-- start Information shown --

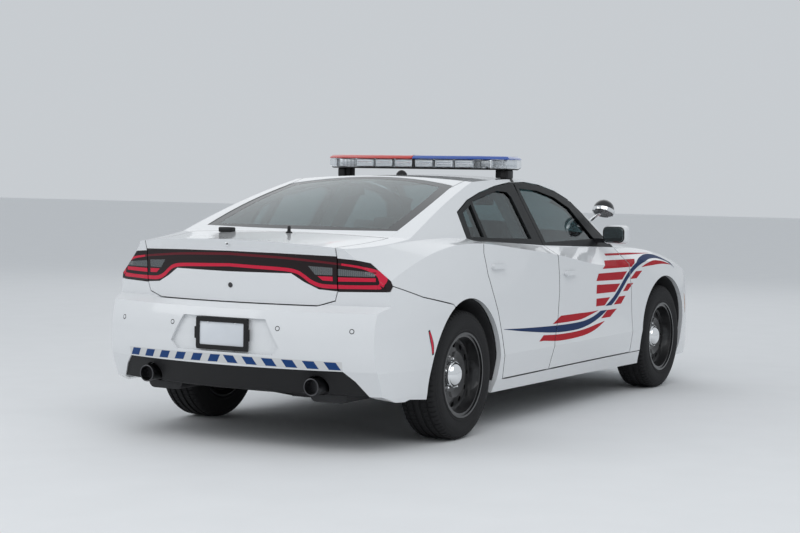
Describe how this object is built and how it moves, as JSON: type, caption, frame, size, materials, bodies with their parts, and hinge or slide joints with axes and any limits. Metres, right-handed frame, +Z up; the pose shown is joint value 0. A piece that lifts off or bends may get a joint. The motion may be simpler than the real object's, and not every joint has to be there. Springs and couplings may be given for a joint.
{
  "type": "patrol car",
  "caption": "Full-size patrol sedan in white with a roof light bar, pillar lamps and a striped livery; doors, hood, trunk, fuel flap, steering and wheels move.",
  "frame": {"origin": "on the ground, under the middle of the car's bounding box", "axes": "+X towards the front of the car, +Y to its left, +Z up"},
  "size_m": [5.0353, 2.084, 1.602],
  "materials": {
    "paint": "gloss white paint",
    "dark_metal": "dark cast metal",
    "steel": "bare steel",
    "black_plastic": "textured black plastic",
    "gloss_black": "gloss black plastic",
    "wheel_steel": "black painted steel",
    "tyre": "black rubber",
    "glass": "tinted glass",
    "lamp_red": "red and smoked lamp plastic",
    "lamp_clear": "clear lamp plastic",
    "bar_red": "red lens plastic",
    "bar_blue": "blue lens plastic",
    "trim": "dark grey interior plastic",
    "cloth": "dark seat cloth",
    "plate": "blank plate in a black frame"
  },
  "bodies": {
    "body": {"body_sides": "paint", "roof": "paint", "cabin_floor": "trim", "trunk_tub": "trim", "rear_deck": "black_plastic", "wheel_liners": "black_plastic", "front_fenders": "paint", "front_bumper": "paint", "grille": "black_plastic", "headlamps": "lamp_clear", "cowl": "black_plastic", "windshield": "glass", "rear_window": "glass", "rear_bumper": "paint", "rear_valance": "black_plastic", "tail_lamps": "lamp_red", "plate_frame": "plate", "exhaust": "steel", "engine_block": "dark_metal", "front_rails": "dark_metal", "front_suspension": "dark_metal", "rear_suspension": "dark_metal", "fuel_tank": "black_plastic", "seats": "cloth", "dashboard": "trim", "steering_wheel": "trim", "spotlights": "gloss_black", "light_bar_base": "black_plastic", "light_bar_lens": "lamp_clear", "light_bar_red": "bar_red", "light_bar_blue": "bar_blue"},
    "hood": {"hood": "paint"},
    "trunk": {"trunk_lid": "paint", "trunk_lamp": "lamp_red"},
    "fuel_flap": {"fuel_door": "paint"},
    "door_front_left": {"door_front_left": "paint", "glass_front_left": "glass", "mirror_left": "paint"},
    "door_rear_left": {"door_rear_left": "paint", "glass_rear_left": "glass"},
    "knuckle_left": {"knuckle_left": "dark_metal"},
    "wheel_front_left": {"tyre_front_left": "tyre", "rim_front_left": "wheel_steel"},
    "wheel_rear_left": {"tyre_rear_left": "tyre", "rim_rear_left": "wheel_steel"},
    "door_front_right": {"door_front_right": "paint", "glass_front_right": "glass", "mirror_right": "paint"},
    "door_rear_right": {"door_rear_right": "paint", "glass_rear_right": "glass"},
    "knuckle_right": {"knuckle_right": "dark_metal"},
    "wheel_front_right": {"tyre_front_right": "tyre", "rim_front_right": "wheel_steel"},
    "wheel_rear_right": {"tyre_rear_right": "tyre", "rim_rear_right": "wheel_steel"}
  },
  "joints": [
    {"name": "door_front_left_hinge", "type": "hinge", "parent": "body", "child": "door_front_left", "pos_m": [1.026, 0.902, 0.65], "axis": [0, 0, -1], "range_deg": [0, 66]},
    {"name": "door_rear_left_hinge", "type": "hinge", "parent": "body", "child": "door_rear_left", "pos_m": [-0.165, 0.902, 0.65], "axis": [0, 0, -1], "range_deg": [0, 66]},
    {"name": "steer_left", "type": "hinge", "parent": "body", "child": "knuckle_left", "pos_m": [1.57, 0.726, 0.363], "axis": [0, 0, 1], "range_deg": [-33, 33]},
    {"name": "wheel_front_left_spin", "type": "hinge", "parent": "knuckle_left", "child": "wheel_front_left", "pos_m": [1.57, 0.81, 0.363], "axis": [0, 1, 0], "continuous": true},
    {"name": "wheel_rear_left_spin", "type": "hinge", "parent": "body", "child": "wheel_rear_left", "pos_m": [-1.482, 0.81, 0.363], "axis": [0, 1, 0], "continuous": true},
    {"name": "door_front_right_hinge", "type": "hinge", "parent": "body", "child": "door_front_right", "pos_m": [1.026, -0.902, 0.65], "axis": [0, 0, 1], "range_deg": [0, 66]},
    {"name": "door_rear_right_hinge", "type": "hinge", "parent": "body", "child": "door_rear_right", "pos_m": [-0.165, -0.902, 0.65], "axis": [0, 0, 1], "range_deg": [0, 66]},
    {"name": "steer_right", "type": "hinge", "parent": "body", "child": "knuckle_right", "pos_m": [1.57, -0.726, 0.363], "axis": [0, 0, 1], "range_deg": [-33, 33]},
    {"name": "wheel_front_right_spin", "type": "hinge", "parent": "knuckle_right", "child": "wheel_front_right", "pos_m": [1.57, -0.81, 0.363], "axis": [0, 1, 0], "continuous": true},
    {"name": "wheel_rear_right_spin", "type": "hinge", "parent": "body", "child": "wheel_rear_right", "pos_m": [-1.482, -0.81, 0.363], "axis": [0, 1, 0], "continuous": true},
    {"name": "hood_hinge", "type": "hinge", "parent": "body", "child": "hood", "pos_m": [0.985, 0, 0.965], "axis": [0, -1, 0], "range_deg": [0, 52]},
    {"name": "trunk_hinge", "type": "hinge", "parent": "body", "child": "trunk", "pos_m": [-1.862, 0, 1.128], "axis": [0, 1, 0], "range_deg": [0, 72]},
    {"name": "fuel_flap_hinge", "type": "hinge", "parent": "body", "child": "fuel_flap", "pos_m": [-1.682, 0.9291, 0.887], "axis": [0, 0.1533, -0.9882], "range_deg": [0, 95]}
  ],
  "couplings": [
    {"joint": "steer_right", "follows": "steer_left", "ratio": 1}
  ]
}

-- end Information shown --
-- start Information shown --

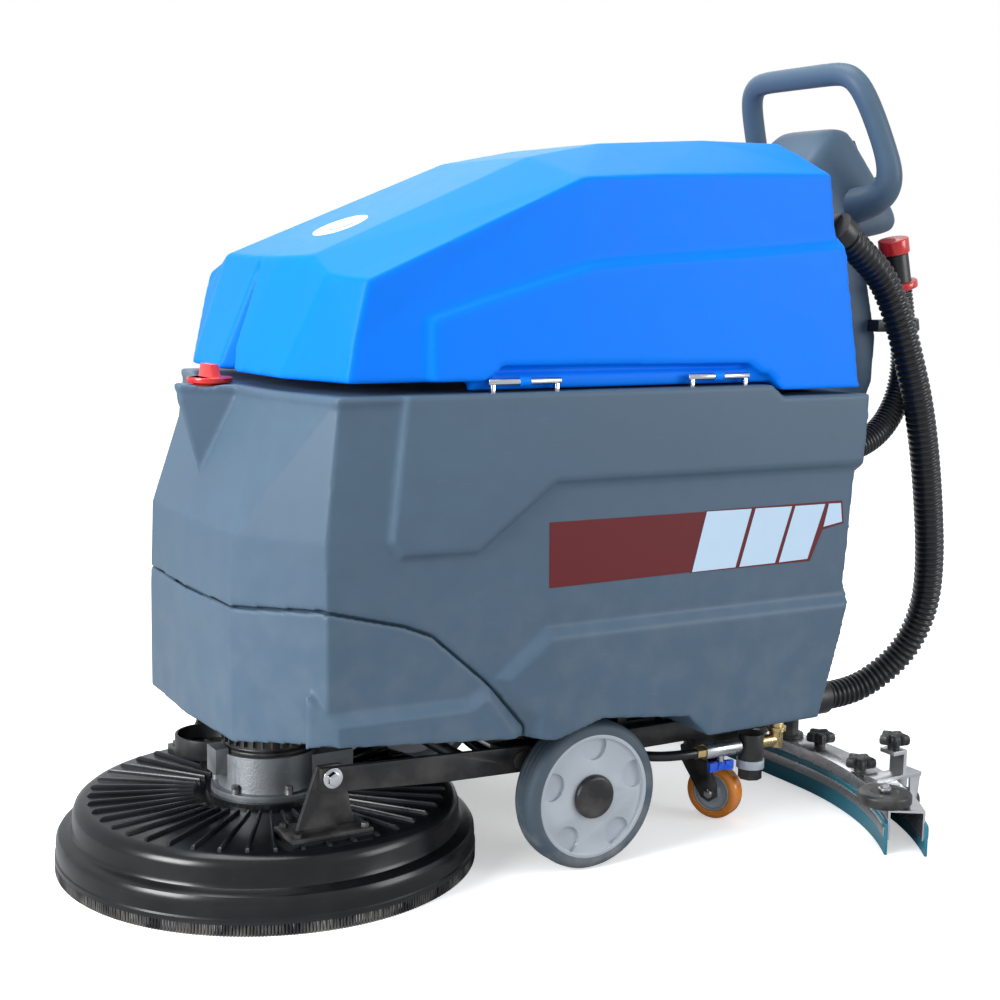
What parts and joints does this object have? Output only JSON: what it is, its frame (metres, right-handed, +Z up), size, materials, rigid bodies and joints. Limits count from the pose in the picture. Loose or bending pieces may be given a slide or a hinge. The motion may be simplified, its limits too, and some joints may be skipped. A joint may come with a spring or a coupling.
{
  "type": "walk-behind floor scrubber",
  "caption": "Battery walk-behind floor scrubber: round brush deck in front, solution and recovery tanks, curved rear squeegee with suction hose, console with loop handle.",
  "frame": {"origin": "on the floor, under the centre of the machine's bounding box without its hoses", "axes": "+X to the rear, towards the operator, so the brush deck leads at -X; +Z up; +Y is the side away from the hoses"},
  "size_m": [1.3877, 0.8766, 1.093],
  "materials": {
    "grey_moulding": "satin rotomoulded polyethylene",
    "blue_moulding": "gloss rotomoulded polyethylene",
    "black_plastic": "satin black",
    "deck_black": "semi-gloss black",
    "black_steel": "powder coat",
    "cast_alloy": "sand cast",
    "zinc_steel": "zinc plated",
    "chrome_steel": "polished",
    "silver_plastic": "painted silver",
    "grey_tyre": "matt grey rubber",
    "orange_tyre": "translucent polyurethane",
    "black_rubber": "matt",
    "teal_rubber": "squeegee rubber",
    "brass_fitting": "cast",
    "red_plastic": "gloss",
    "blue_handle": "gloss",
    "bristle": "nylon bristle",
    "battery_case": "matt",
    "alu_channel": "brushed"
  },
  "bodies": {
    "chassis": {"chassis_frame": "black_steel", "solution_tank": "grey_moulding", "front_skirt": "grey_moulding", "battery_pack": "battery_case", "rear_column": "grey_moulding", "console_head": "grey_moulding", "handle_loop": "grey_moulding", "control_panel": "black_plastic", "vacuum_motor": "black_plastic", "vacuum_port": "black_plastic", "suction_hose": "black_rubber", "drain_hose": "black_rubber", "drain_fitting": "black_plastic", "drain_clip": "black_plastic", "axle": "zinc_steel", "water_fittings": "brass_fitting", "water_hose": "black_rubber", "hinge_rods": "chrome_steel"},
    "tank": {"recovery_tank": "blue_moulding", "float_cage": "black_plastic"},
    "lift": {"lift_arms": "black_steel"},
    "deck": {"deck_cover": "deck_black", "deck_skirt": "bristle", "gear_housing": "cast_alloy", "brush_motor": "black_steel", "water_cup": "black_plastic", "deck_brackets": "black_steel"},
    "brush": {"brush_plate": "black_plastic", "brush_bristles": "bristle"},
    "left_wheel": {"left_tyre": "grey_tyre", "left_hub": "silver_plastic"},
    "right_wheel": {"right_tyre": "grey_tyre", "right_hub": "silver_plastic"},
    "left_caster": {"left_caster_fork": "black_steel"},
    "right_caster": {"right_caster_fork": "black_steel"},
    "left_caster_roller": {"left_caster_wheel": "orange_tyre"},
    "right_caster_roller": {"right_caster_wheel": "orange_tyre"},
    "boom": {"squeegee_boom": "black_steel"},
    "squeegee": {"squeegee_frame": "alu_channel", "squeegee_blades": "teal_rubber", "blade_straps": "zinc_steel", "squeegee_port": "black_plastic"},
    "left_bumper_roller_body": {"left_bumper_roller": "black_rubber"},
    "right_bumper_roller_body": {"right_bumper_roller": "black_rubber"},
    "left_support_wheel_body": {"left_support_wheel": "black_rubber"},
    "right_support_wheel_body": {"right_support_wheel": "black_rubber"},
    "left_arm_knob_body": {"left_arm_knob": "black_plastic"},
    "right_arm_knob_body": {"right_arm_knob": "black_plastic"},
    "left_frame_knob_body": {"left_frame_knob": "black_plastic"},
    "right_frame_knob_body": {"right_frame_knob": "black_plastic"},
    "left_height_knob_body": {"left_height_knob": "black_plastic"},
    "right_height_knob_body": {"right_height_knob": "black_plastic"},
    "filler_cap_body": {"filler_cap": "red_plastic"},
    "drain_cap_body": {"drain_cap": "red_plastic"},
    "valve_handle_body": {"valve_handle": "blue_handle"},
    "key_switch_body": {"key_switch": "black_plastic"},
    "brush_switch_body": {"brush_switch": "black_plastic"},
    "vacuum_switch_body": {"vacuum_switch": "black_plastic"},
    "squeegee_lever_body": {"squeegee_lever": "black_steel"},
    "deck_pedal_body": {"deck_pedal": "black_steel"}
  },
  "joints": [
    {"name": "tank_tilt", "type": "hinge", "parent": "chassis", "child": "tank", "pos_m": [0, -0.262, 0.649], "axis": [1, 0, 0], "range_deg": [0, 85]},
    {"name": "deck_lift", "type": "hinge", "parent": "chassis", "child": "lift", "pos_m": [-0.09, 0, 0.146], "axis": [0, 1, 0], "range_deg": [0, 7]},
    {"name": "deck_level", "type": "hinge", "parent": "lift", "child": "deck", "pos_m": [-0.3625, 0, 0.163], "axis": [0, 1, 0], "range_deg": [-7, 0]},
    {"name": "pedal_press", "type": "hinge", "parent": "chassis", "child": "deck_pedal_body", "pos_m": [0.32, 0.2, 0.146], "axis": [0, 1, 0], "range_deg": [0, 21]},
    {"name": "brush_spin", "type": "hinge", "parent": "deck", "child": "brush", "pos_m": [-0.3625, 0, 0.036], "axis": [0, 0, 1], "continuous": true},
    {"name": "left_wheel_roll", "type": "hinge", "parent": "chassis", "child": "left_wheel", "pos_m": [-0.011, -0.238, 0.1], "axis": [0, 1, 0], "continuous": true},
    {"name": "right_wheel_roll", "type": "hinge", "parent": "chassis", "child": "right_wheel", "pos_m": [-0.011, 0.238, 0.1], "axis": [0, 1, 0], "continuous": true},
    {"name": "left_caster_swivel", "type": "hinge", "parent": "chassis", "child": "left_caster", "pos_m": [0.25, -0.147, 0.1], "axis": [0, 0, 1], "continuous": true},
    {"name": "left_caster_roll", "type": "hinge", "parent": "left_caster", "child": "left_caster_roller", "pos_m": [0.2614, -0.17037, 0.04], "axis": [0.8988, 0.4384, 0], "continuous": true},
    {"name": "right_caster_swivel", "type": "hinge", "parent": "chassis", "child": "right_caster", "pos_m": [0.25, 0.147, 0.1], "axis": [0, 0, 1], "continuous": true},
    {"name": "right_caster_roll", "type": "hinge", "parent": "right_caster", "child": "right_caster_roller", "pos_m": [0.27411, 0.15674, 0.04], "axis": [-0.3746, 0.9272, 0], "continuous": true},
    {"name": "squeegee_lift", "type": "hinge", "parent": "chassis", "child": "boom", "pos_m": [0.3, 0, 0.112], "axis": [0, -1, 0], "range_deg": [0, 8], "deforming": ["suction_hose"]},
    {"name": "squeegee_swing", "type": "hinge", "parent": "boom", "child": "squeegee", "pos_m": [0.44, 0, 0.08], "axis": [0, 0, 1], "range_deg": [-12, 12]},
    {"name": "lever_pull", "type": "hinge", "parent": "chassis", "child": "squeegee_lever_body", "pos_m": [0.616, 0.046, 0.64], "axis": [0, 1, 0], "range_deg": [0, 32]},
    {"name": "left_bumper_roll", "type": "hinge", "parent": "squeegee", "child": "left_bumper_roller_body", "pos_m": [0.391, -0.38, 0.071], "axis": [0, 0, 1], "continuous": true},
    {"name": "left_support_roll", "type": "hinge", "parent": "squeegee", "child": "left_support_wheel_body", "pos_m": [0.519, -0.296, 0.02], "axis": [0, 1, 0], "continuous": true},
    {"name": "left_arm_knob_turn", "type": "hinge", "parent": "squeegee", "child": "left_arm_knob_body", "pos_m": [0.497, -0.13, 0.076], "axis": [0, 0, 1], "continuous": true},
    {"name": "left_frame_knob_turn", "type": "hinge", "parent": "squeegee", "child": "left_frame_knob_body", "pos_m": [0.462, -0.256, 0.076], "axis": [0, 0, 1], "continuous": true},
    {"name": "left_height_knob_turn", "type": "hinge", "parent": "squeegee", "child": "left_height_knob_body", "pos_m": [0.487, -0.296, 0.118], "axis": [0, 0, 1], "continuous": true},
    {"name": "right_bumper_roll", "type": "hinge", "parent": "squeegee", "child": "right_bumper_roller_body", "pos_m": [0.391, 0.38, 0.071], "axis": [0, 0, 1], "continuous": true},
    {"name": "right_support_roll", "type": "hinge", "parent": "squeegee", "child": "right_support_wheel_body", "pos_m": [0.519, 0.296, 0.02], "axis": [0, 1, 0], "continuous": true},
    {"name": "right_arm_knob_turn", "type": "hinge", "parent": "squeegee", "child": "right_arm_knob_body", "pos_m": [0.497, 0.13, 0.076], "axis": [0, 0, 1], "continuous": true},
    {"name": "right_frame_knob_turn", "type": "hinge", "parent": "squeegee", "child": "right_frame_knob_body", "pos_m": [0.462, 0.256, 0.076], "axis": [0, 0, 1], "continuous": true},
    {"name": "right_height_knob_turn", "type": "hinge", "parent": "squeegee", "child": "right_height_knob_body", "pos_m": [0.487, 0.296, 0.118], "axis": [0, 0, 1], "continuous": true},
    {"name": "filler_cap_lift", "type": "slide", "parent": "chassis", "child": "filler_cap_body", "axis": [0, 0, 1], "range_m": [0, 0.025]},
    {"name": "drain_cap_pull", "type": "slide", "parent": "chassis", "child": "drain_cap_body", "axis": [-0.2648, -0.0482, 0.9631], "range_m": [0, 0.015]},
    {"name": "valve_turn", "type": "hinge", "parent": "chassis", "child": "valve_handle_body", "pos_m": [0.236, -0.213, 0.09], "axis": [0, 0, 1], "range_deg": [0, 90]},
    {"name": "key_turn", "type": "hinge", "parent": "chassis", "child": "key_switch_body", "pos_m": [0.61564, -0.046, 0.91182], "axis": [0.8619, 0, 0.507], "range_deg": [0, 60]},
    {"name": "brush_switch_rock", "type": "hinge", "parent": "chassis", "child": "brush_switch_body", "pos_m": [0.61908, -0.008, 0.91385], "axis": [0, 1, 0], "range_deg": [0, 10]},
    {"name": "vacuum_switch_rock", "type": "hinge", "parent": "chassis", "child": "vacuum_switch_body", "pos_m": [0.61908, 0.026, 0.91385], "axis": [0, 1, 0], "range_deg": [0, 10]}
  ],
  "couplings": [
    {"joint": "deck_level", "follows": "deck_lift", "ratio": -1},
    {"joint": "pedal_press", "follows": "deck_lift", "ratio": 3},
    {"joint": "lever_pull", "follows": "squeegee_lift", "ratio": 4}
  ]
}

-- end Information shown --
-- start Information shown --

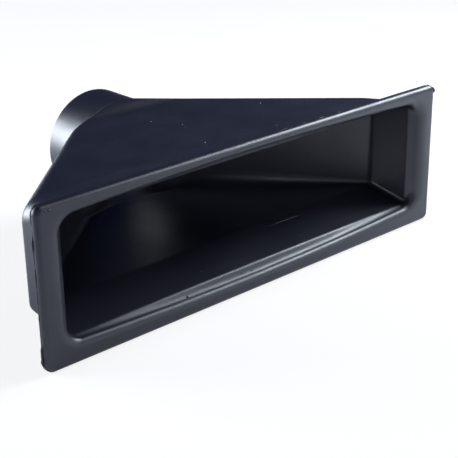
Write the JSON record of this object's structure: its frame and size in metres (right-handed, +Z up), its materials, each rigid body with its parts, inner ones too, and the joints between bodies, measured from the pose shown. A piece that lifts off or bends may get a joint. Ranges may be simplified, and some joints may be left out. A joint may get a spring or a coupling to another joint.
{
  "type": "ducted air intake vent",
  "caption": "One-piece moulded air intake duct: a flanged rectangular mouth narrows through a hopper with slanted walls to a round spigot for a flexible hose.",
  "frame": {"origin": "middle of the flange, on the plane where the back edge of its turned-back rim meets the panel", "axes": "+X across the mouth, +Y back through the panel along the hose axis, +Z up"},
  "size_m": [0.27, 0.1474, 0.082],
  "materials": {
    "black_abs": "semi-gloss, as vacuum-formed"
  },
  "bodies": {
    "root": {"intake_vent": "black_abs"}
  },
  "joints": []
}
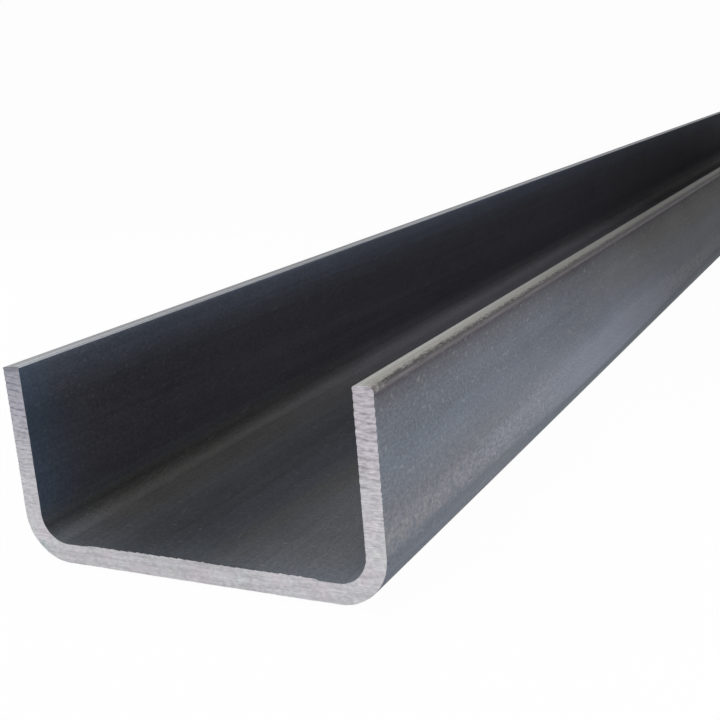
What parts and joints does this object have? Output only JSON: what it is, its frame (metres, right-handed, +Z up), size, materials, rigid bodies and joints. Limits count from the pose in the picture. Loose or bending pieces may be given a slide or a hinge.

-- end Information shown --

• _Work to be completed_:
In the listing above, find the lines holding the word "JSON" and copy them.

• _Solution to this task_:
Describe how this object is built and how it moves, as JSON: type, caption, frame, size, materials, bodies with their parts, and hinge or slide joints with axes and any limits. Metres, right-handed frame, +Z up; the pose shown is joint value 0. A piece that lifts off or bends may get a joint. The motion may be simpler than the real object's, and not every joint has to be there. Springs and couplings may be given for a joint.
What parts and joints does this object have? Output only JSON: what it is, its frame (metres, right-handed, +Z up), size, materials, rigid bodies and joints. Limits count from the pose in the picture. Loose or bending pieces may be given a slide or a hinge. The motion may be simplified, its limits too, and some joints may be skipped. A joint may come with a spring or a coupling.
Write the JSON record of this object's structure: its frame and size in metres (right-handed, +Z up), its materials, each rigid body with its parts, inner ones too, and the joints between bodies, measured from the pose shown. A piece that lifts off or bends may get a joint. Ranges may be simplified, and some joints may be left out. A joint may get a spring or a coupling to another joint.
What parts and joints does this object have? Output only JSON: what it is, its frame (metres, right-handed, +Z up), size, materials, rigid bodies and joints. Limits count from the pose in the picture. Loose or bending pieces may be given a slide or a hinge.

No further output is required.